Na operacionalização do programa, cabe às polícias estaduais, mormente à polícia militar, o choque operacional na fase inicial, por meio do reforço do policiamento ostensivo, para o apaziguamento dos territórios então assolados por alta incidência de crimes violentos. A estabilidade assegurada pela polícia é fulcral ao desenvolvimento das demais políticas, forças motrizes da inclusão social e expansão da cidadania. Há muito já se sabe que segurança pública não é só polícia.

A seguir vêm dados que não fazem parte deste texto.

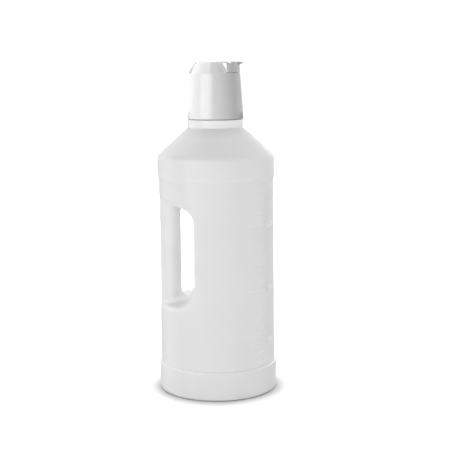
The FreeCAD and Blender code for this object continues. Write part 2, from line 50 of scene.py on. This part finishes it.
def add_camera():
    """The camera in front of the bottle, a little above its crown, looking down along +Y."""
    lens = bpy.data.cameras.new("studio_camera")
    lens.sensor_width = SENSOR_MM
    lens.lens = SENSOR_MM * FOCAL_PIXELS / FRAME_PIXELS
    lens.clip_start = 0.05
    lens.clip_end = 50
    camera = bpy.data.objects.new("studio_camera", lens)
    SCENE.collection.objects.link(camera)
    camera.location = (CAMERA_RIGHT, -CAMERA_BACK, CAMERA_HEIGHT)
    look = Matrix.Rotation(math.pi / 2 - CAMERA_PITCH, 4, "X") @ Matrix.Rotation(CAMERA_ROLL, 4, "Z")
    camera.rotation_euler = look.to_euler()
    SCENE.camera = camera


# ---------------------------------------------------------------- looks


class Look:
    """A material whose colour, roughness and relief come from noise fixed to the object, in metres."""

    def __init__(self, name):
        self.material = bpy.data.materials.new(name)
        self.material.use_nodes = True
        self.tree = self.material.node_tree
        self.shader = self.tree.nodes["Principled BSDF"]
        self.place = self.tree.nodes.new("ShaderNodeTexCoord").outputs["Object"]
        self.relief = None

    def set(self, **values):
        """Sets the shader's own sockets; an underscore stands for a space."""
        for socket, value in values.items():
            self.shader.inputs[socket.replace("_", " ")].default_value = value

    def math(self, operation, first, second):
        """A Math node of two values, each a number or a socket."""
        node = self.tree.nodes.new("ShaderNodeMath")
        node.operation = operation
        for socket, value in zip(node.inputs, (first, second)):
            if isinstance(value, (int, float)):
                socket.default_value = value
            else:
                self.tree.links.new(value, socket)
        return node.outputs[0]

    def noise(self, grain, stretch=(1, 1, 1), detail=3.0):
        """Noise whose features are about one grain across, stretched along the axes."""
        spread = self.tree.nodes.new("ShaderNodeMapping")
        spread.inputs["Scale"].default_value = [1 / (grain * length) for length in stretch]
        self.tree.links.new(self.place, spread.inputs["Vector"])
        texture = self.tree.nodes.new("ShaderNodeTexNoise")
        texture.inputs["Scale"].default_value = 1.0
        texture.inputs["Detail"].default_value = detail
        self.tree.links.new(spread.outputs["Vector"], texture.inputs["Vector"])
        return texture.outputs["Fac"]

    def spread(self, value, low, high, start=0.3, end=0.7):
        """A value stretched from start..end to low..high."""
        ramp = self.tree.nodes.new("ShaderNodeMapRange")
        numbers = {"From Min": start, "From Max": end, "To Min": low, "To Max": high}
        for socket, number in numbers.items():
            ramp.inputs[socket].default_value = number
        self.tree.links.new(value, ramp.inputs["Value"])
        return ramp.outputs["Result"]

    def tint(self, value, low, high, start=0.3, end=0.7):
        """Colours from low to high by a value."""
        mix = self.tree.nodes.new("ShaderNodeMix")
        mix.data_type = "RGBA"
        mix.inputs["A"].default_value = (*low, 1)
        mix.inputs["B"].default_value = (*high, 1)
        self.tree.links.new(self.spread(value, 0, 1, start, end), mix.inputs["Factor"])
        self.tree.links.new(mix.outputs["Result"], self.shader.inputs["Base Color"])

    def height(self):
        """How high a point stands."""
        split = self.tree.nodes.new("ShaderNodeSeparateXYZ")
        self.tree.links.new(self.place, split.inputs[0])
        return split.outputs["Z"]

    def darken(self, value, low, high, start, end):
        """Multiplies the colour set so far by low..high, as a value goes from start to end."""
        painted = self.shader.inputs["Base Color"].links[0].from_socket
        scale = self.tree.nodes.new("ShaderNodeVectorMath")
        scale.operation = "SCALE"
        self.tree.links.new(painted, scale.inputs[0])
        self.tree.links.new(self.spread(value, low, high, start, end), scale.inputs["Scale"])
        self.tree.links.new(scale.outputs[0], self.shader.inputs["Base Color"])

    def roughness(self, value, low, high):
        """Roughness from low to high by a value."""
        self.tree.links.new(self.spread(value, low, high), self.shader.inputs["Roughness"])

    def bump(self, height, depth):
        """Relief of a depth in metres, laid over the relief before it."""
        node = self.tree.nodes.new("ShaderNodeBump")
        node.inputs["Distance"].default_value = depth
        self.tree.links.new(height, node.inputs["Height"])
        if self.relief is not None:
            self.tree.links.new(self.relief, node.inputs["Normal"])
        self.relief = node.outputs["Normal"]
        self.tree.links.new(self.relief, self.shader.inputs["Normal"])


# ---------------------------------------------------------------- light and floor

BOTTLE_MIDDLE = (0, 0, 0.17)
KEY_AZIMUTH = -40
KEY_AWAY = 1.3
KEY_HEIGHT = 0.42
KEY_SIZE = (1.06, 1.5)
KEY_RADIANCE = 1.2
CAP_KEY_RADIANCE = 3.4
CAP_FILL_AZIMUTH = -16
CAP_FILL_RADIANCE = 1.1
RIM_AZIMUTH = 178
RIM_SIZE = (0.8, 1.0)
CAP_RIM_RADIANCE = 0.15
TOP_PLACE = (0, 0.1, 1.5)
TOP_SIZE = (1.5, 1.5)
TOP_RADIANCE = 0.4
FILL_AWAY = 2.0
FILL_HEIGHT = -0.1
FILL_SIZE = (2.0, 2.4)
BOTTLE_FILLS = ((-100, 1.0), (-35, 1.6), (15, 1.5), (75, 1.85), (165, 1.0))
TABLE_PLACE = (0, 0.1, 1.6)
TABLE_SIZE = (1.8, 1.8)
TABLE_RADIANCE = 2.9
TABLE_MIDDLE = (0, 0, 0)
BACKDROP_GLOW = 1.15
ROOM_GLOW = 0.13
ROOM_END = -0.1
BACKDROP_START = 0.45


def aim(thing, place, target):
    """Puts a light at a place, facing the target."""
    thing.location = place
    thing.rotation_euler = (Vector(target) - Vector(place)).to_track_quat("-Z", "Y").to_euler()


def around_bottle(azimuth_degrees, distance, height):
    """A place round the bottle: azimuth 0 is in front of it, and 90 is at its right."""
    azimuth = math.radians(azimuth_degrees)
    return (distance * math.sin(azimuth), -distance * math.cos(azimuth), height)


def add_softbox(name, place, target, width, height, radiance):
    """A rectangular softbox of even radiance."""
    light = bpy.data.lights.new(name, "AREA")
    light.shape = "RECTANGLE"
    light.size = width
    light.size_y = height
    light.energy = radiance * width * height * math.pi
    softbox = bpy.data.objects.new(name, light)
    SCENE.collection.objects.link(softbox)
    aim(softbox, place, target)
    return softbox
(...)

A efetiva presença, nos territórios, do poder público em parceria com a iniciativa privada e a sociedade civil organizada tem possibilitado à polícia ostensiva o exercício da mera atividade de policiamento, ordinária, desonerada da pressão por resultados e por soluções para problemas sociais que extrapolam a alçada policial.
Tampouco os policiais militares envolvidos nos Territórios pela Paz estão preocupados em baixar os números da criminalidade. Nem em caçar criminosos. Eles estão comprometidos em prover segurança local de maneira humanizada, competente e no limite da sua capacidade operativa.
Com isso, as unidades do TerPaz, ou melhor, as Usinas da Paz como são chamadas, têm se mostrado verdadeiros ecossistemas propícios a novas interações entre os policiais e os moradores dos territórios antes estigmatizados, oportunos ao desenvolvimento de novos afetos, representações e comportamentos empáticos e respeitosos recíprocos.
A realidade desponta promissora e autoriza imaginar um premente novo ethos para a segurança pública, cidadão e democrático. Oxalá a celebrada oscilação negativa se consolide como ponto de inflexão.